Non-compliance carries significant consequences: the Board may suspend or revoke registration, impose monetary penalties, or issue binding remedial directions to safeguard Data Principals’ interests. This marks a shift from traditional privacy models, where such liability typically rests with Data Fiduciaries.

Beyond Compliance: A Shift in Power Dynamics

The concept of Consent Managers is unique to Indian law. Neither the GDPR nor other data protection laws have institutionalized a comparable consent-management intermediary. By giving individuals a practical way to exercise control, the DPDPA reimagines what digital consent could mean in a country of 1.4 billion people. If implemented well, Consent Managers could transform consent from a checkbox into a living relationship, one defined by transparency, interoperability, and user empowerment.

Although appointing a Consent Manager is not mandatory, Data Fiduciaries are likely to adopt them to benefit from interoperability and streamlined compliance. Over time, this framework could also lay the groundwork for data portability, even though the DPDPA does not explicitly provide for it at present.

Challenges and Open Questions

While in theory the concept of Consent Managers makes sense, there appear to be certain operational and conceptual uncertainties at the offset. The Draft Rules lack clarity on several key points:

  • Interoperability: How will different Consent Managers communicate or transfer data between their platforms?
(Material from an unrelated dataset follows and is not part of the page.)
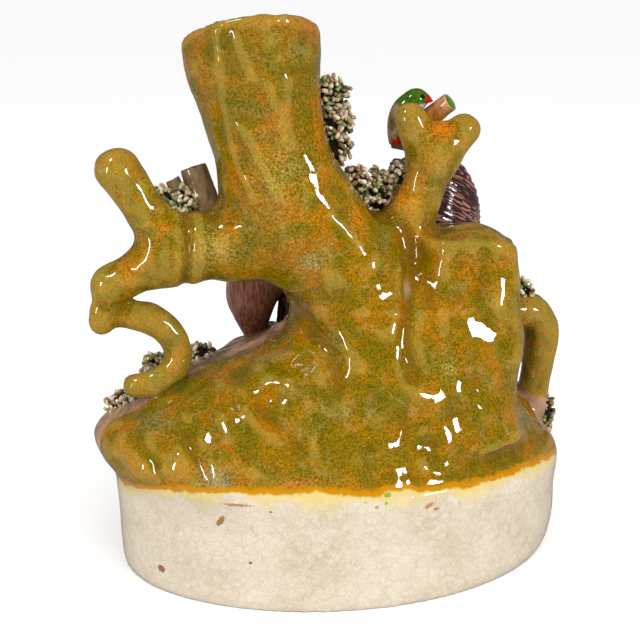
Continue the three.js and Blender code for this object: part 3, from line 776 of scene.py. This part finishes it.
# The moss
# Heaps of clay pushed through a sieve, so that it comes out in short curling threads. The heaps are pressed on to
# the wet body, and dabbed with green and a little ochre and red before the glaze. Dark cores in the heaps, and
# threads that darken towards their roots, are painted shade between the threads.

# Each heap's middle and half sizes.
MOSS = [
    ((-3, 4, 257), (10, 10, 10)), ((-1, 4, 243), (11, 10, 10)), ((-1, 4, 229), (10, 10, 10)),
    ((11, 4, 209), (9, 10, 10)), ((24, 4, 203), (11, 11, 13)), ((37, 4, 209), (9, 9, 11)),
    ((-94, 2, 202), (8, 9, 9)), ((-82, 4, 202), (9, 9, 10)), ((-117, 10, 88), (11, 12, 7)),
    ((-98, 22, 101), (9, 11, 12)), ((-72, 24, 106), (11, 12, 10)), ((110.5, 10, 143), (5.5, 6, 6)),
    ((130.5, 24, 64), (6, 9, 11)), ((114, 30, 74), (7, 8, 7)), ((-58, 70, 84), (13, 10, 9)),
    ((6, 79, 106), (14, 8, 11)), ((72, 70, 106), (14, 9, 11)), ((82, 40, 136), (9, 10, 8)),
]


def tubes(centres, radii, sides, along=None):
    """Many closed tubes at once: a ring of points round each centre, square to the path there, with four-sided
    faces between rings and strips of them over both ends."""
    count, rings = radii.shape
    if along is None:
        along = np.gradient(centres, axis=1)
    along = along / np.linalg.norm(along, axis=2, keepdims=True)
    spare = np.where(np.abs(along[:, :1, 2:]) < 0.8, [0.0, 0.0, 1.0], [1.0, 0.0, 0.0])
    right = np.cross(along, spare)
    right /= np.linalg.norm(right, axis=2, keepdims=True)
    up = np.cross(right, along)
    turn = np.arange(sides) * 2 * np.pi / sides
    round_it = np.cos(turn)[:, None] * right[:, :, None] + np.sin(turn)[:, None] * up[:, :, None]
    points = centres[:, :, None] + radii[:, :, None, None] * round_it
    ring, side = np.meshgrid(np.arange(rings - 1), np.arange(sides), indexing="ij")
    a, b = (ring * sides + side).ravel(), (ring * sides + (side + 1) % sides).ravel()
    walls = np.stack([a, a + sides, b + sides, b], 1)
    j = np.arange(sides // 2 - 1)
    cap = np.stack([j, j + 1, sides - 2 - j, sides - 1 - j], 1)
    faces = np.concatenate([walls, cap, cap[:, ::-1] + (rings - 1) * sides])
    starts = np.arange(count) * rings * sides
    return points.reshape(-1, 3), (faces[None] + starts[:, None, None]).reshape(-1, 4)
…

To what extent would this be allowed?
  • Eligibility: Can existing account aggregators or identity verification providers transition into Consent Managers?
  • Certification: What does it mean, in practice, for Consent Managers to act in a “fiduciary capacity” or self-certify compliance?

The DPDPA envisions interoperability across diverse sectors, for example, finance, healthcare, e-commerce, telecom, each with distinct technical standards and consent formats. Creating a unified, industry-spanning infrastructure will demand substantial coordination and regulatory guidance.

For businesses, integration will likely entail technical upgrades, data synchronization, and financial investment. For individuals, the user experience may depend on finding a Consent Manager that actually covers all relevant Data Fiduciaries, an issue that could fragment the system if multiple competing platforms emerge. Depending on which Consent Manager collects consent for which Data Fiduciary, there is a possibility that individuals may end up liaising with several Consent Managers, which begs the question of whether the envisaged consent management structure is ultimately convenient for them.

Looking Ahead

The promise of the Consent Manager lies in its ambition, but its success will hinge on execution. Without clear standards for interoperability, independence, and fiduciary responsibility, this innovation risks becoming another layer of bureaucracy rather than a true instrument of empowerment. The challenge for law makers and regulators will be to ensure that the Consent Manager does not merely centralize consent but also decentralizes control back to the individual. Ultimately, only time will tell.